DIRECTIVE ▸
Return only the lines running from the line that holds "middle = middle_of(strips.values())" to the line that holds "zip(*points))), Vector(map(max, zip(*points)))", including both.

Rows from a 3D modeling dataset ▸
+++++

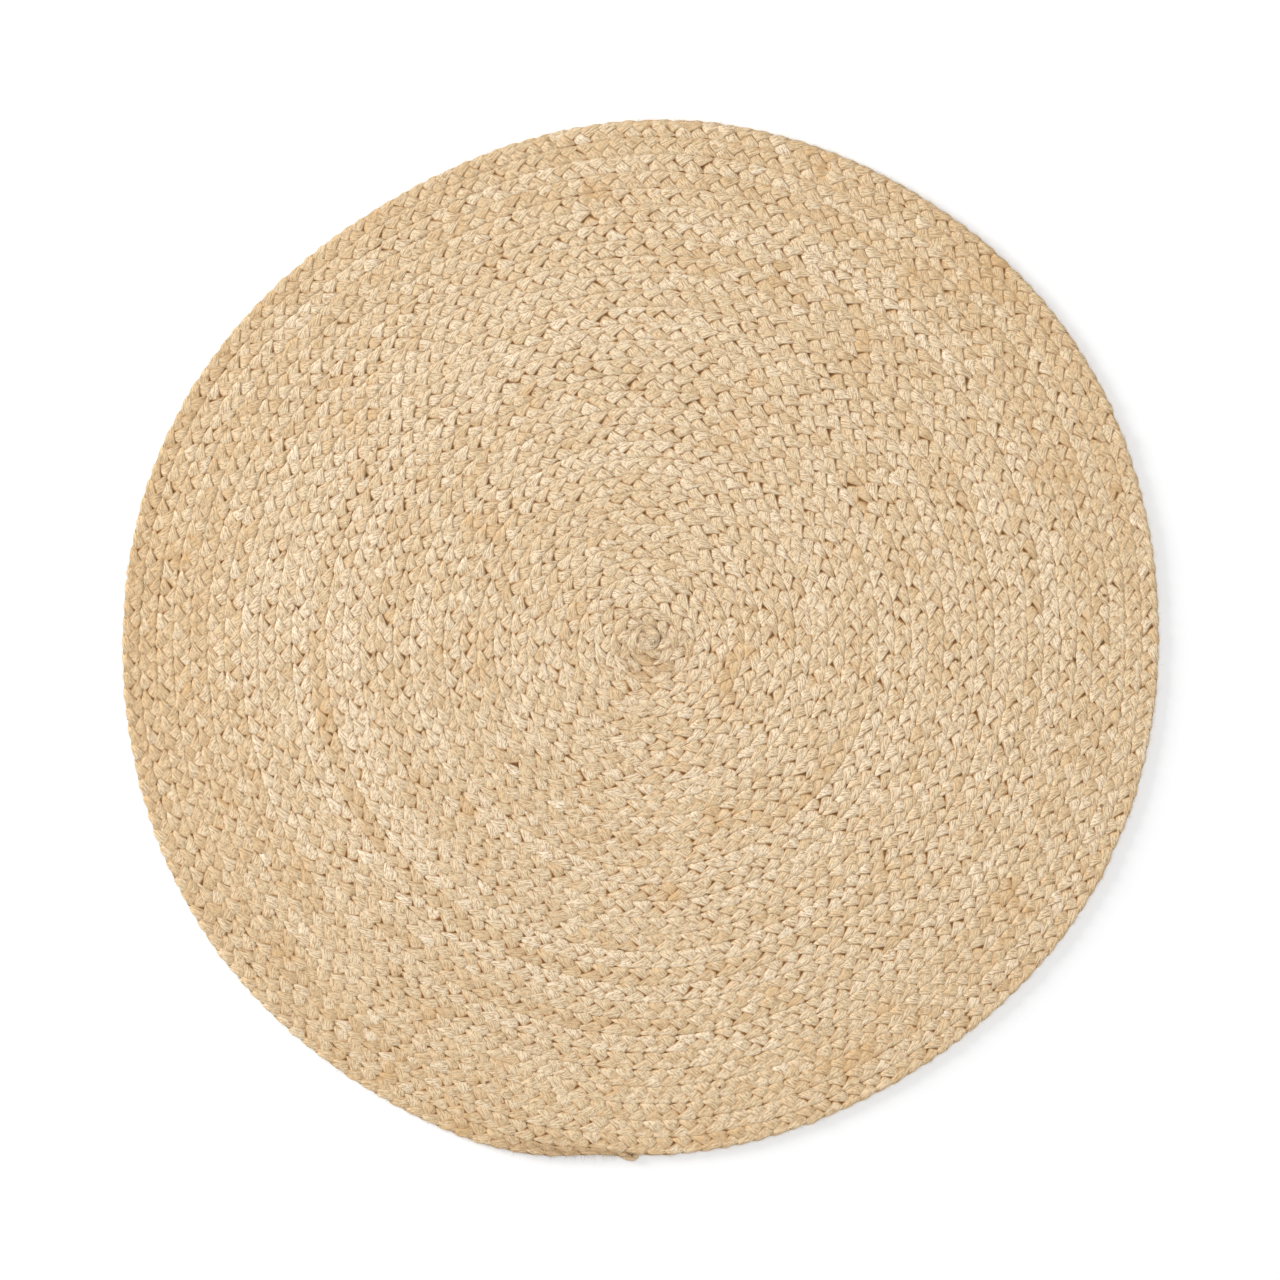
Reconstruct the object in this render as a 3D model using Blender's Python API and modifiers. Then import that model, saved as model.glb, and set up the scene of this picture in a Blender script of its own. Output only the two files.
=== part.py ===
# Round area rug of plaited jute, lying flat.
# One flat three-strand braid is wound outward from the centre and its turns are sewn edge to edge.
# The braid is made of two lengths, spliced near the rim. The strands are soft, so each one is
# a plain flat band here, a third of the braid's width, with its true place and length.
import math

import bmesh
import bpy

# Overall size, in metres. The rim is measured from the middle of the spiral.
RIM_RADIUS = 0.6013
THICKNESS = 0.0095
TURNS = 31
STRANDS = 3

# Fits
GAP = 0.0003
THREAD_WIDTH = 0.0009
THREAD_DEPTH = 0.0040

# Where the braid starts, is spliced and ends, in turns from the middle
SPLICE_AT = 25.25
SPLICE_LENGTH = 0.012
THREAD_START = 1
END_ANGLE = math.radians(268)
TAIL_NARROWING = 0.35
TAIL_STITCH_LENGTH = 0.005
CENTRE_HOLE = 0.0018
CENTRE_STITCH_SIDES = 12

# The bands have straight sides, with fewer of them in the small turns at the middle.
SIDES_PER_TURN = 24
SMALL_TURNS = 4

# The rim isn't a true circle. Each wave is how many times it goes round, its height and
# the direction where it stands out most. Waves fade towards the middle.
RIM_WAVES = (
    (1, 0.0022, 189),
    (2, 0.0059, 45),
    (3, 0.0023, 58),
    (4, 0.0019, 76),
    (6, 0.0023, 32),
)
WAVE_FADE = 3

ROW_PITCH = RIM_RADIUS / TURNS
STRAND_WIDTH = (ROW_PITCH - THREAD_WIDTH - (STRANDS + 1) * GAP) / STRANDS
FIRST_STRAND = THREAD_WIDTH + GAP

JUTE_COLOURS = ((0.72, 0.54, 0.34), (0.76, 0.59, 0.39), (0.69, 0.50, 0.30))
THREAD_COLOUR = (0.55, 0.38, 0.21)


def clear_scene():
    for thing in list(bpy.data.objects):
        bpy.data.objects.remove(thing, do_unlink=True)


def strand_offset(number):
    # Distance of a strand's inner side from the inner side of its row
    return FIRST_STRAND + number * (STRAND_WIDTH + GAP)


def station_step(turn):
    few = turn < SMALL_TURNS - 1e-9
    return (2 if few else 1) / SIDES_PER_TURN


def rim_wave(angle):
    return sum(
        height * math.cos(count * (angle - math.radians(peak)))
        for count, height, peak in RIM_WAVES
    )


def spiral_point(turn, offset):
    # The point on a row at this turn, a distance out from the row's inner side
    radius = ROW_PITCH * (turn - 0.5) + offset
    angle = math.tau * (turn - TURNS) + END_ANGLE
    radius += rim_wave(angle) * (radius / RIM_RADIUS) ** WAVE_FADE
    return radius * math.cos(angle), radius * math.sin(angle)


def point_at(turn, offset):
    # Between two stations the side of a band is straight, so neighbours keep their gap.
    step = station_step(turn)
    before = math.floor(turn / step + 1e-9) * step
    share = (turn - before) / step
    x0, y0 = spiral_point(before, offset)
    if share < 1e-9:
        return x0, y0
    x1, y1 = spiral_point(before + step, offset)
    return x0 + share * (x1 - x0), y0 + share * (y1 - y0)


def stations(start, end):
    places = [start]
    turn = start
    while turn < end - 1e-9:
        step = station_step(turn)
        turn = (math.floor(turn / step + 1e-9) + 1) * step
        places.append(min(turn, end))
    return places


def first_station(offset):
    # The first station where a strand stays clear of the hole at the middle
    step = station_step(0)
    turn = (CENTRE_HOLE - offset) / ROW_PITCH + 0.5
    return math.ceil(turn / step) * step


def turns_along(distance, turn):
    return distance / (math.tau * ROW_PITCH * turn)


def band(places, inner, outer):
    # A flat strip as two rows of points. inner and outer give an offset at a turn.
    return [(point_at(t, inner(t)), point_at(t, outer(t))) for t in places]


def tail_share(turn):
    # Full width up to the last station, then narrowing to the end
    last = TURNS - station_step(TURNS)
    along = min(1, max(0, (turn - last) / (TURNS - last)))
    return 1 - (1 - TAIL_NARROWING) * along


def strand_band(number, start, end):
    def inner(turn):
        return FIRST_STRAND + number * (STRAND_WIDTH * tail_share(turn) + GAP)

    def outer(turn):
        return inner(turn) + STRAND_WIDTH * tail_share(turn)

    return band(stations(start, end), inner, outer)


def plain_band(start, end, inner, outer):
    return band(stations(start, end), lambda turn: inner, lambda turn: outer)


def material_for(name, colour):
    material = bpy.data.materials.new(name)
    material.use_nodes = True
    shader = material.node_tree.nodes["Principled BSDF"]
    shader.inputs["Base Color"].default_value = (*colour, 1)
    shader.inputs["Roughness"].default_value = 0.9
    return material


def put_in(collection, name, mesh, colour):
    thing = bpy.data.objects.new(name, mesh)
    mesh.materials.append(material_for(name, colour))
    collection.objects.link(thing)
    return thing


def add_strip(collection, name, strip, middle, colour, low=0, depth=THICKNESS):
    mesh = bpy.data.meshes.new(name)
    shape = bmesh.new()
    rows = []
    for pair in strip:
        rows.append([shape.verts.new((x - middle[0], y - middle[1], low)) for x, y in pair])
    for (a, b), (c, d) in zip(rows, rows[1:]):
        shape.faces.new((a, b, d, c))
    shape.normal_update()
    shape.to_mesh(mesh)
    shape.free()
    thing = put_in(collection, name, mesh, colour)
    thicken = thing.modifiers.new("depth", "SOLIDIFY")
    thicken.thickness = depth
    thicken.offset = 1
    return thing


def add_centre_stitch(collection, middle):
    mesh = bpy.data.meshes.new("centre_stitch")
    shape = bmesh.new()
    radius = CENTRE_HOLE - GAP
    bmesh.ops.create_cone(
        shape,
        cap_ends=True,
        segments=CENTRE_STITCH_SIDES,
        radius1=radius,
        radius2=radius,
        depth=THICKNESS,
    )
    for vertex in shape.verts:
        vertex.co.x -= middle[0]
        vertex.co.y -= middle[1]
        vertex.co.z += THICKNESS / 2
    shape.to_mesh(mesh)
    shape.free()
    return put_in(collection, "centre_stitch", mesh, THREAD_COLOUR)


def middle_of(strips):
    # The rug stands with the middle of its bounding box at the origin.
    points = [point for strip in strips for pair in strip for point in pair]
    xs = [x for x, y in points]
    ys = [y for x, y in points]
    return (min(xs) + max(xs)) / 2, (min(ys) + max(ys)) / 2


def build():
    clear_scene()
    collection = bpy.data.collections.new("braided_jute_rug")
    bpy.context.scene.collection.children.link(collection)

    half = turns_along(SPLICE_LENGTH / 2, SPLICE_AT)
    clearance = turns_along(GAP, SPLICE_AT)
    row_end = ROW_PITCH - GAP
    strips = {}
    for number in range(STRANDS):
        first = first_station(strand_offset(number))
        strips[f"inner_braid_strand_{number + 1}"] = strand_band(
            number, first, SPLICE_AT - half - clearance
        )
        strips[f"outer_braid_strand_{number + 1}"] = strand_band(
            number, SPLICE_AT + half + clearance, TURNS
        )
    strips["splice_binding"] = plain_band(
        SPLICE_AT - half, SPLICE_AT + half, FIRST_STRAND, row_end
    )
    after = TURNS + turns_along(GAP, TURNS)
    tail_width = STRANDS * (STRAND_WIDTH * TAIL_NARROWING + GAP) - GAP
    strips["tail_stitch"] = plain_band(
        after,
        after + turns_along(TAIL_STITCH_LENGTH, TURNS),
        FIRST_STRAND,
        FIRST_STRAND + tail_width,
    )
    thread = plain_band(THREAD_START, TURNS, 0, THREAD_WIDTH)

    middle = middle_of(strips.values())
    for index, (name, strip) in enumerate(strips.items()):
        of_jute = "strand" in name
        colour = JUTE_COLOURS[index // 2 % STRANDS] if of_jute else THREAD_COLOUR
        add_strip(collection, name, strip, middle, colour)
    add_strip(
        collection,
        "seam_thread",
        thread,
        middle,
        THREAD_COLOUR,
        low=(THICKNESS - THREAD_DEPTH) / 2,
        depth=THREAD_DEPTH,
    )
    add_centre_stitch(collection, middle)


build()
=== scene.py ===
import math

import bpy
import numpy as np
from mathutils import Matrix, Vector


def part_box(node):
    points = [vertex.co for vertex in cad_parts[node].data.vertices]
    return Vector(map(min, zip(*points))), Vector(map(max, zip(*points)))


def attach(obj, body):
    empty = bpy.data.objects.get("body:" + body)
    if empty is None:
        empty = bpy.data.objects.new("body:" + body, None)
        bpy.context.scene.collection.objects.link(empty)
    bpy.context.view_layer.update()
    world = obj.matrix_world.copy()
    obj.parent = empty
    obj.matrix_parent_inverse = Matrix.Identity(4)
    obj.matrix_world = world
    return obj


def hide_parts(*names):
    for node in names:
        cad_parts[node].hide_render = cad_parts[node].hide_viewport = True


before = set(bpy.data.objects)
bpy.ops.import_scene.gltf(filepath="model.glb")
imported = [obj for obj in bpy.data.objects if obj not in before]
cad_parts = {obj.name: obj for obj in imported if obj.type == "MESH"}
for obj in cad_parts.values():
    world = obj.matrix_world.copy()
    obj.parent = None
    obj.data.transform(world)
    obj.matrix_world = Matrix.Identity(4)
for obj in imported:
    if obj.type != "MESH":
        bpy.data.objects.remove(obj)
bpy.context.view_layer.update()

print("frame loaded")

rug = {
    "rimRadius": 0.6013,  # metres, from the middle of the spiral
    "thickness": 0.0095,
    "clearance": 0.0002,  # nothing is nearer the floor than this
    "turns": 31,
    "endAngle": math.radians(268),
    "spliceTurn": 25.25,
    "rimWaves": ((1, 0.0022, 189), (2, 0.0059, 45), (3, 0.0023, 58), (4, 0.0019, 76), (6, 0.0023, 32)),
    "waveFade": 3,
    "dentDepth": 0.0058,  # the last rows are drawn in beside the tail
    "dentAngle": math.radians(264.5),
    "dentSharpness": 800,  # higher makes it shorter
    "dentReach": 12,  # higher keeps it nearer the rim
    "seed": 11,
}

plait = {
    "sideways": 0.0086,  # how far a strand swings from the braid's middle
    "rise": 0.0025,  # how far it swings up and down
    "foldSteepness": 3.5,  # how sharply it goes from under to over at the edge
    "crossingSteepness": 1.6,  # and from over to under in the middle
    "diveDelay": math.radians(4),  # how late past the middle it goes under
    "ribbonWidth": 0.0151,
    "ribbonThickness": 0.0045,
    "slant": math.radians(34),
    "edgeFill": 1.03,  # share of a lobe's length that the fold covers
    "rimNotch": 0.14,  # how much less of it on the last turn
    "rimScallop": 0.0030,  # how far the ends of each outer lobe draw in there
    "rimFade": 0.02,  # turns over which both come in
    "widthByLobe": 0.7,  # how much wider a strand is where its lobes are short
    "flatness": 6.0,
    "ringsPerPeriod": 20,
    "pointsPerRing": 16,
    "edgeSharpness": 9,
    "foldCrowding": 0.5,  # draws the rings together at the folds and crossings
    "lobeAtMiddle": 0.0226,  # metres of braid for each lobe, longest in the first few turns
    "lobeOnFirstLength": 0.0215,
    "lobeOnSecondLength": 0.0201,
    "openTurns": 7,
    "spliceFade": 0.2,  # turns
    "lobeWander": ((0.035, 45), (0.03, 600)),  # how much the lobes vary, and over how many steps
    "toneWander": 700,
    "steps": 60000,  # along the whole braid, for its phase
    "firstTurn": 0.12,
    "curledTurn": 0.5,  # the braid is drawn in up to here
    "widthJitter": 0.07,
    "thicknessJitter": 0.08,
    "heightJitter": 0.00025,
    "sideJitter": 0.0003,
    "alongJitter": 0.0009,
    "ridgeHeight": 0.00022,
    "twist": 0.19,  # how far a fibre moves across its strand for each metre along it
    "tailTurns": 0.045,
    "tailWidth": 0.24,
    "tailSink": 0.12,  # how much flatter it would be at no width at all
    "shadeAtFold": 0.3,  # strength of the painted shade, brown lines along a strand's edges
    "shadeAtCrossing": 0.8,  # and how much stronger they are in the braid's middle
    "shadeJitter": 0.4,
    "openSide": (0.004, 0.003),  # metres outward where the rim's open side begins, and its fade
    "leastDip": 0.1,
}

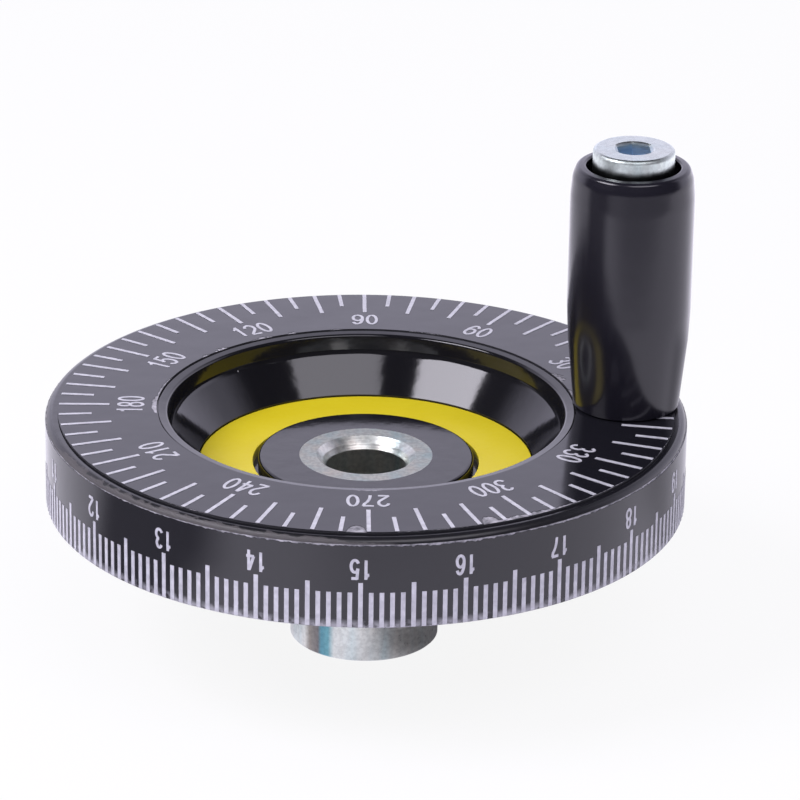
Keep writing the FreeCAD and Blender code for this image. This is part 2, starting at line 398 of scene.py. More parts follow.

+++++

SOLUTION FOR THIS PROBLEM ▸
    middle = middle_of(strips.values())
    for index, (name, strip) in enumerate(strips.items()):
        of_jute = "strand" in name
        colour = JUTE_COLOURS[index // 2 % STRANDS] if of_jute else THREAD_COLOUR
        add_strip(collection, name, strip, middle, colour)
    add_strip(
        collection,
        "seam_thread",
        thread,
        middle,
        THREAD_COLOUR,
        low=(THICKNESS - THREAD_DEPTH) / 2,
        depth=THREAD_DEPTH,
    )
    add_centre_stitch(collection, middle)


build()
=== scene.py ===
import math

import bpy
import numpy as np
from mathutils import Matrix, Vector


def part_box(node):
    points = [vertex.co for vertex in cad_parts[node].data.vertices]
    return Vector(map(min, zip(*points))), Vector(map(max, zip(*points)))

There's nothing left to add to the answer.